Suggesting that the Price Control Department had never experienced such a volume of requests for rapid price increases, Mr Roberts said: “The way we bring in freight, we have to be careful. We have to fill the container to capacity. We cannot allow one cubic inch to be empty. We have to fill the container and we have to palletise it.”

Suggesting that freight costs were 16 percent cheaper if importing a 40-foot container as opposed to individual pallets, the Super Value chief said palletised containers helped keep freight costs down as they were much easier to unload.

“We have to watch the distribution and warehouse to keep costs down,” he added. “We store it in the warehouse, which doesn’t do us any good, and right now the warehouse is at capacity. I’d rather go from the dock to the store.”


themessenger 2 months ago

I guess das why you shopping at da Chinese an da hyshun markets dem Lol


ohdrap4 2 months ago

Please get more brazilian chicken. The american chicken too expensive.
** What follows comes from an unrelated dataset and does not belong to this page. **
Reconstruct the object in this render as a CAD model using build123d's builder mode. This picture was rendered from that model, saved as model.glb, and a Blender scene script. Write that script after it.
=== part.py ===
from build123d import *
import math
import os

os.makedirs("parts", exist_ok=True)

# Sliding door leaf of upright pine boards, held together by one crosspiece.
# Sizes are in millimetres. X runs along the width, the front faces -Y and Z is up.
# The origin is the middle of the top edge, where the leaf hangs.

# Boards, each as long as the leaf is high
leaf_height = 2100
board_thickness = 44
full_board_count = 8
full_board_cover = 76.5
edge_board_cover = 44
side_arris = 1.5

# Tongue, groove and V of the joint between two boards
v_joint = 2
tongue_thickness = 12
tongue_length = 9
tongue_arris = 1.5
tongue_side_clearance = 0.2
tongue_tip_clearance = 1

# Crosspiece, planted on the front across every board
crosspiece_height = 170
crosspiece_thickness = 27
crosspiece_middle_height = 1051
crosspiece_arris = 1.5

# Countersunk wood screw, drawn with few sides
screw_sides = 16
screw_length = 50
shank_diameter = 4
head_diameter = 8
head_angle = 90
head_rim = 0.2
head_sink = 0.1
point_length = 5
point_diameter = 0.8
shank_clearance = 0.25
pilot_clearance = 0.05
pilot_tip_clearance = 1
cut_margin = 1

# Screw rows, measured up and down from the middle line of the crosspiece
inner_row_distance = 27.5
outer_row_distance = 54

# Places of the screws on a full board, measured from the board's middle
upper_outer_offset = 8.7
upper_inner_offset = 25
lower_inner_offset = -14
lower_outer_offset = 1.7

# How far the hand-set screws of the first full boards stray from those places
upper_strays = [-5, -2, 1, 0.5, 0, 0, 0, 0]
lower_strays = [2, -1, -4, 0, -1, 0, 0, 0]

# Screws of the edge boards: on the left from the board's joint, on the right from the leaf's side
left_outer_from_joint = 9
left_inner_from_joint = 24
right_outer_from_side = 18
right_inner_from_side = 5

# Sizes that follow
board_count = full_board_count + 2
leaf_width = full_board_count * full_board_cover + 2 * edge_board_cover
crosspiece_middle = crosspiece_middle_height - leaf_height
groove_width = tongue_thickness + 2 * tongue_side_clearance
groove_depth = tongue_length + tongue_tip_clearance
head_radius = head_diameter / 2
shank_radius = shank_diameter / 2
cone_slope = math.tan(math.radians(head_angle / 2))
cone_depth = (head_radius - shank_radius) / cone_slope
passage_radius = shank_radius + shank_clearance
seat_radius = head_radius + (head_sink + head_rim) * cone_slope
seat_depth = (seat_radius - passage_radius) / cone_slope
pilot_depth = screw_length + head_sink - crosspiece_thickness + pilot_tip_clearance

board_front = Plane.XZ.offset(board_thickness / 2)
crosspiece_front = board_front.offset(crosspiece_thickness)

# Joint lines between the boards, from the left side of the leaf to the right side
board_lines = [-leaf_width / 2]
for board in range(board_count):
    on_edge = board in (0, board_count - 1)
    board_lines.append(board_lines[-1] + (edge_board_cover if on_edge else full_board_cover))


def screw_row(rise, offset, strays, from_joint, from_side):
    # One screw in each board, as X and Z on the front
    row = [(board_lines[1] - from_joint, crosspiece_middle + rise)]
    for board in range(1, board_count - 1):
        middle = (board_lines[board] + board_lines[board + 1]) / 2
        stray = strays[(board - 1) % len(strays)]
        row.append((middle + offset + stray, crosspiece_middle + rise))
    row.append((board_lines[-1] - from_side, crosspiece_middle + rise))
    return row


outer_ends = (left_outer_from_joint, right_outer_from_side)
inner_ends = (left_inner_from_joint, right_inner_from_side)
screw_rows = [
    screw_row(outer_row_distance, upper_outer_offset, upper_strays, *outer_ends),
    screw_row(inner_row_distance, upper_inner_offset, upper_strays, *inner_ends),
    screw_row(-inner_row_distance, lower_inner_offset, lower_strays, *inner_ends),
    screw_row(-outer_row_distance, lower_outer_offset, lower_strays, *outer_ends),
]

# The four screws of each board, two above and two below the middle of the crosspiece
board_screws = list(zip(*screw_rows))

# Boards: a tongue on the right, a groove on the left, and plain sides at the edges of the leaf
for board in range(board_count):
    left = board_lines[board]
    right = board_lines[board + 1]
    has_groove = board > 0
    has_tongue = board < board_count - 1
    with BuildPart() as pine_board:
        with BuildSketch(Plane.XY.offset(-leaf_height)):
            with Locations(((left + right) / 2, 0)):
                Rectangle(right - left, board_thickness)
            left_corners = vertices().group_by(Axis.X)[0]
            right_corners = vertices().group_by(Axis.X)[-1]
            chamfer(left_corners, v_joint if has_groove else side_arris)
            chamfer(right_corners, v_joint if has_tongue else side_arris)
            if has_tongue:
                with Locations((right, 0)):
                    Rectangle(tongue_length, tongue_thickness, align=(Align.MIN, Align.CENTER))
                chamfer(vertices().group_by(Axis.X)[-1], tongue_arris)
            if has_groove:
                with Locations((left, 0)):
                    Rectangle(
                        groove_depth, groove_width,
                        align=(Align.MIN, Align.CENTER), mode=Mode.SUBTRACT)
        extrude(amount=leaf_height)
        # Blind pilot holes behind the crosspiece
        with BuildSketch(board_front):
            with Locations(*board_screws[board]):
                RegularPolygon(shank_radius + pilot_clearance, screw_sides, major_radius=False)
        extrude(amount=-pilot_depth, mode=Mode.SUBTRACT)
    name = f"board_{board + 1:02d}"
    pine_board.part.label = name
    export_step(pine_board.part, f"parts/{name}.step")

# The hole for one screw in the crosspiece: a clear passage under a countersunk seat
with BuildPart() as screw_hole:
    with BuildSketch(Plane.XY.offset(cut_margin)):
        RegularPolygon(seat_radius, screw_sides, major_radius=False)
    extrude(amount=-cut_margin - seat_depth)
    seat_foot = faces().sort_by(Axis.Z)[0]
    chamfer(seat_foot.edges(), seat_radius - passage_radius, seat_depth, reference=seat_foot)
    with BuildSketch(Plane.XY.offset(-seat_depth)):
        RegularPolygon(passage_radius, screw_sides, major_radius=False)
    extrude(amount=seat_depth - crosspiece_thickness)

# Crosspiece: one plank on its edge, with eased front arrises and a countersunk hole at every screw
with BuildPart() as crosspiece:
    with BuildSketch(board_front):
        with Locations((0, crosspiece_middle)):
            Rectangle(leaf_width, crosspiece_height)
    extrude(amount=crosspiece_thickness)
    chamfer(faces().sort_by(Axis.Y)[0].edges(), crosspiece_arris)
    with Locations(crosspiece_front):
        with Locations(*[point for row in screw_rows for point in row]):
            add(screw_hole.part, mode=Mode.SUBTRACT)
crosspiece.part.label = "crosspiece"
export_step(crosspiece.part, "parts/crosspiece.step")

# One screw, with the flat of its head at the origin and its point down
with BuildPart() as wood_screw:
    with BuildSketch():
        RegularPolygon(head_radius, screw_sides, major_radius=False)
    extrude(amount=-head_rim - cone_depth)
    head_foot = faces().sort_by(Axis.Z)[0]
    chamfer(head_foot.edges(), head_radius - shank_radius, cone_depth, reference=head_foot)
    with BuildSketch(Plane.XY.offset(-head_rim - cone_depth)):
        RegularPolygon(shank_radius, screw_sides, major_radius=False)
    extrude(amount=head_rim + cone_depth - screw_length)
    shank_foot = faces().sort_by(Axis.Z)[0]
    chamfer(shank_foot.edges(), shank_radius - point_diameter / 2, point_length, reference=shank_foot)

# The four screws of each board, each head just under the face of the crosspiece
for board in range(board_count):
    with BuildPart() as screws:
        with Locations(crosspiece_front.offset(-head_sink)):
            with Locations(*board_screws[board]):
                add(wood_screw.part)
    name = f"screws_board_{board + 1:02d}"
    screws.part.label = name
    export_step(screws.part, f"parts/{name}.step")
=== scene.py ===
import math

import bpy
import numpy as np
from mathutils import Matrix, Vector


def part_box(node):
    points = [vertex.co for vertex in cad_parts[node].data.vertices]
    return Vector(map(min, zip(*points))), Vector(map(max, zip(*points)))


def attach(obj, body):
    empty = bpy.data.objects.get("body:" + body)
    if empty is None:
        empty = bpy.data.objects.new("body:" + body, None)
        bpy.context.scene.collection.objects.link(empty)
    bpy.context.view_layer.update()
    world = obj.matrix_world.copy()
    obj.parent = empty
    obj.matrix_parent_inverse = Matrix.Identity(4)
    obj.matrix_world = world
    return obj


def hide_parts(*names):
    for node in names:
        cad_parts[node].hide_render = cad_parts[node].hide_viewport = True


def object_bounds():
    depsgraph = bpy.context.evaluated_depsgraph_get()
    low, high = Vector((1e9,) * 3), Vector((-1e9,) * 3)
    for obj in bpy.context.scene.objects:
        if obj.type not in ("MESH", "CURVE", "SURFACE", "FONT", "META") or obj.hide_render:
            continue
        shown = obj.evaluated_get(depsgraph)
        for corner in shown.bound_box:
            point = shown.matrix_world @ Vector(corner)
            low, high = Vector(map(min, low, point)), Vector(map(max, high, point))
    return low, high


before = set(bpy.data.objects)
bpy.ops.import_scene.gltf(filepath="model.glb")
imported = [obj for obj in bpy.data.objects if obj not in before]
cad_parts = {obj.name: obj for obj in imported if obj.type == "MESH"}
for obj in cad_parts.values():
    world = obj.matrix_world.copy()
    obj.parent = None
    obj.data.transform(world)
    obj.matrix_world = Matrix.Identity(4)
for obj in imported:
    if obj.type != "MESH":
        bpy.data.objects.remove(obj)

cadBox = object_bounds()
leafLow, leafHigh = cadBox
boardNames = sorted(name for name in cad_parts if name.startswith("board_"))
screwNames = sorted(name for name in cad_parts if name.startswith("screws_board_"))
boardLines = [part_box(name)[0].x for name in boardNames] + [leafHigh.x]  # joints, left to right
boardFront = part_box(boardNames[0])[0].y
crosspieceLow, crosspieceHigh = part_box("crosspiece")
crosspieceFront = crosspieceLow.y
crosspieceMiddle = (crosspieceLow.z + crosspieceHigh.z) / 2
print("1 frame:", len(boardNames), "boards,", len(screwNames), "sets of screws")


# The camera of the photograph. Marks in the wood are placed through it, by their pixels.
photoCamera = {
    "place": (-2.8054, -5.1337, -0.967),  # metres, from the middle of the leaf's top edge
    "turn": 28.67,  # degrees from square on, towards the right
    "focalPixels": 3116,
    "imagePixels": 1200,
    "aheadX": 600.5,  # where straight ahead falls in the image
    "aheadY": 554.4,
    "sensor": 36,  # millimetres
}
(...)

Give the turkish another chance. They have very nice stainless steel implements


K4C 2 months ago

Anyone KNOW if City Meal Markets are planning a return ?


ohdrap4 2 months ago

unlikely. they disappeared the former employees pension fund.


themessenger 2 months ago

@ohdrap4, wrong! The Finlayson family disappeared the employees pension fund as they did with the Cole Thompson Pharmacy employees, and lets not get started on what happened to the Little Switzerland store chain.


K4C 2 months ago

my point, the BIG PLP inner circle at it's best


The Finlayson family destroyed City Mat Markets and anything they touched,


hrysippus 2 months ago

thank you, messenger, and this is how you sometimes earn a knighthood from a plp government.


BONEFISH 2 months ago

The Finlayson 's family has destroyed a lot of business in this country. However you have omitted the roles the late Franklyn Butler and Craig Symonette played in the demise of City Markets That company was mortally wounded when the Finllaysons purchased it .they just finished it off quickly.


Baha10 2 months ago

You Guys must be young … don’t forget ABC Motors (Rolls Royce, Jaquar, Toyota, Mazda Dealership), RND and Burns House … even a Knighthood could not restore value to those Shares!


joeblow 2 months ago

... people blamed Trump for everything before, now they say nothing about bumbling Biden and his inability to make one common sense decision!!


GodSpeed 2 months ago

Better start focusing on growing things locally, increasing fishing and farming/agriculture. This global system is headed for collapse and any nation that can't feed itself with it's own production is going to catch hell.


ohdrap4 2 months ago

not to worry. we eat our own rice. Mahatma.


TalRussell 2 months ago

Mark your calendars by the Jib corner gossip spoken by the most trusted kind are reiterating that the beefed-up public relations campaign by the grocer man oligarch is a sign that finally with Obediah Hercules Wilchcombe, no longer the minister overseeing the Gaming Board ... Lady Luck is set to shine on Comrade "Grocer man" Rupert Roberts whose in the fast-track process designed to facilitate approval to boost stores profit revenues by thirty percent++ once the Numbers Kiosks are all in place and operational at the grocer man's 13-store chain, ― Yes?


Bonefishpete 2 months ago

Better hope the Bahamian Dollar stays one to one to the US Dollar.


Cobalt 2 months ago

Biblical prophesy is being fulfilled. Famine, disease, and hopelessness is gripping a hopeless and lost world. Ahhh boy.